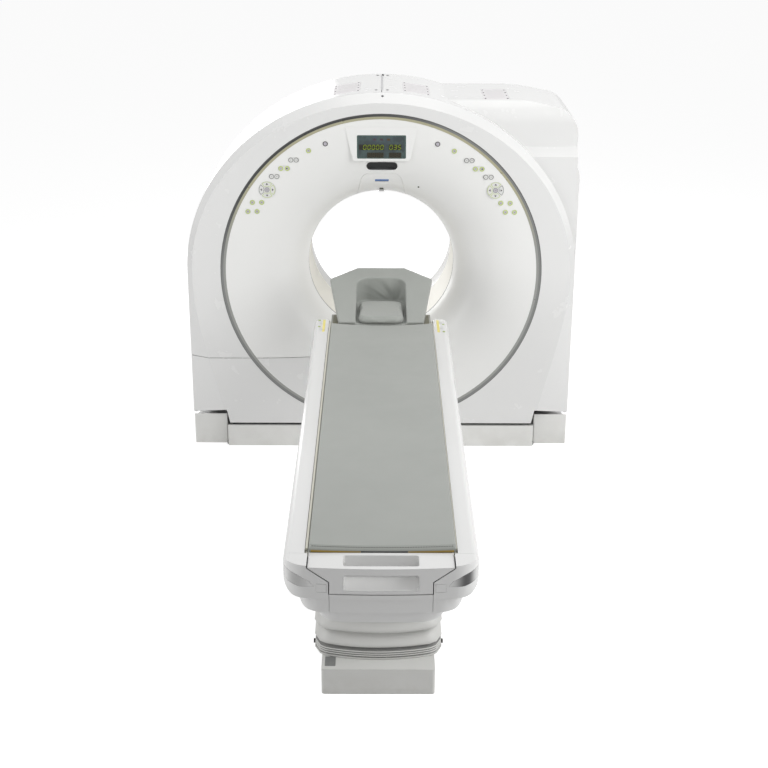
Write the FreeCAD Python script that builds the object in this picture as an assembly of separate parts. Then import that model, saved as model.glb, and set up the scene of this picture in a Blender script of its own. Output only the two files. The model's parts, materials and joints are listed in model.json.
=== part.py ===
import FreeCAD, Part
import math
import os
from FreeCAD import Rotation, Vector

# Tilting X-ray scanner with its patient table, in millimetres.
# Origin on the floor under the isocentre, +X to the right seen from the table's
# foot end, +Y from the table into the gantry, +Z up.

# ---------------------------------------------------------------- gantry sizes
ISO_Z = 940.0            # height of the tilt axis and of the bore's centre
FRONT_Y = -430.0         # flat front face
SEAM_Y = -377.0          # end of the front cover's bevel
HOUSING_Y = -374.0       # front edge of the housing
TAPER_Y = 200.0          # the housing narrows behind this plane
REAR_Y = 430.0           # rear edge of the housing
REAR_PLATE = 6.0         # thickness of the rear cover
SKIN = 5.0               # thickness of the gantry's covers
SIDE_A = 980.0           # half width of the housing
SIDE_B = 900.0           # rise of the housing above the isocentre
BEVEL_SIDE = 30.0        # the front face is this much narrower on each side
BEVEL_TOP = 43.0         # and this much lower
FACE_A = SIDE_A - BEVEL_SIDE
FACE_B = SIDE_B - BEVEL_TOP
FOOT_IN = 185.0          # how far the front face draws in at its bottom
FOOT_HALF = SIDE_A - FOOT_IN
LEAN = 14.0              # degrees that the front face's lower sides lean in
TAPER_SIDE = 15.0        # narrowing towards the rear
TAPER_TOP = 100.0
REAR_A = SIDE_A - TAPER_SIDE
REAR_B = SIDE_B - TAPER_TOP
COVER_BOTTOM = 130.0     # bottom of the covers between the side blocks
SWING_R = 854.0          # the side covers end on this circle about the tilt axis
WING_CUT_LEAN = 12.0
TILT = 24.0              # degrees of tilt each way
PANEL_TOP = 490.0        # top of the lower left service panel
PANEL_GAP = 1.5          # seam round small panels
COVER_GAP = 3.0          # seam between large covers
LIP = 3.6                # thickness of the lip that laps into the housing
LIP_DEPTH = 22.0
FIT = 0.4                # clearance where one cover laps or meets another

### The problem
Can you reproduce all the material exactly?

### Finished exercise
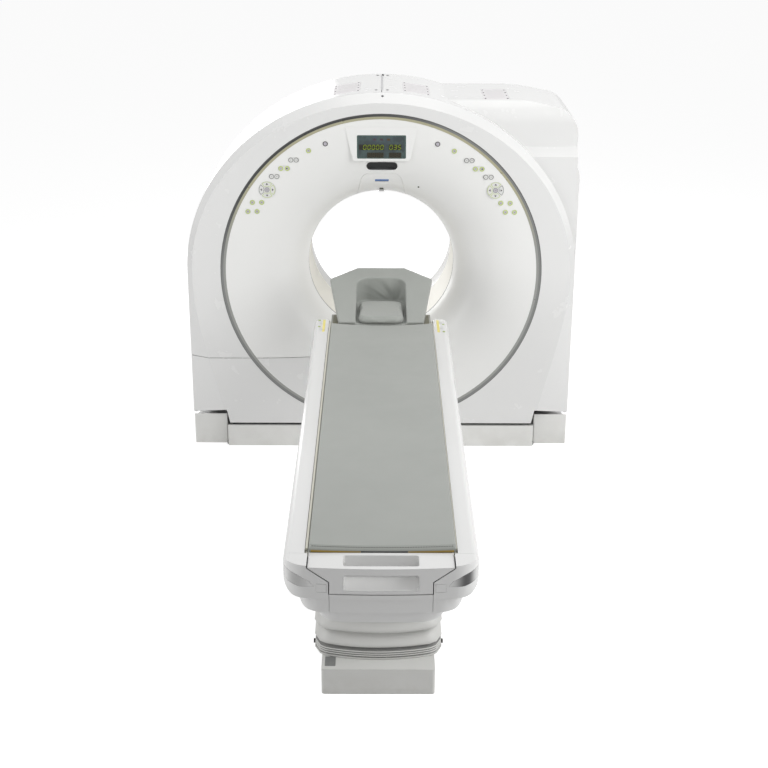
Write the FreeCAD Python script that builds the object in this picture as an assembly of separate parts. Then import that model, saved as model.glb, and set up the scene of this picture in a Blender script of its own. Output only the two files. The model's parts, materials and joints are listed in model.json.
=== part.py ===
import FreeCAD, Part
import math
import os
from FreeCAD import Rotation, Vector

# Tilting X-ray scanner with its patient table, in millimetres.
# Origin on the floor under the isocentre, +X to the right seen from the table's
# foot end, +Y from the table into the gantry, +Z up.

# ---------------------------------------------------------------- gantry sizes
ISO_Z = 940.0            # height of the tilt axis and of the bore's centre
FRONT_Y = -430.0         # flat front face
SEAM_Y = -377.0          # end of the front cover's bevel
HOUSING_Y = -374.0       # front edge of the housing
TAPER_Y = 200.0          # the housing narrows behind this plane
REAR_Y = 430.0           # rear edge of the housing
REAR_PLATE = 6.0         # thickness of the rear cover
SKIN = 5.0               # thickness of the gantry's covers
SIDE_A = 980.0           # half width of the housing
SIDE_B = 900.0           # rise of the housing above the isocentre
BEVEL_SIDE = 30.0        # the front face is this much narrower on each side
BEVEL_TOP = 43.0         # and this much lower
FACE_A = SIDE_A - BEVEL_SIDE
FACE_B = SIDE_B - BEVEL_TOP
FOOT_IN = 185.0          # how far the front face draws in at its bottom
FOOT_HALF = SIDE_A - FOOT_IN
LEAN = 14.0              # degrees that the front face's lower sides lean in
TAPER_SIDE = 15.0        # narrowing towards the rear
TAPER_TOP = 100.0
REAR_A = SIDE_A - TAPER_SIDE
REAR_B = SIDE_B - TAPER_TOP
COVER_BOTTOM = 130.0     # bottom of the covers between the side blocks
SWING_R = 854.0          # the side covers end on this circle about the tilt axis
WING_CUT_LEAN = 12.0
TILT = 24.0              # degrees of tilt each way
PANEL_TOP = 490.0        # top of the lower left service panel
PANEL_GAP = 1.5          # seam round small panels
COVER_GAP = 3.0          # seam between large covers
LIP = 3.6                # thickness of the lip that laps into the housing
LIP_DEPTH = 22.0
FIT = 0.4                # clearance where one cover laps or meets another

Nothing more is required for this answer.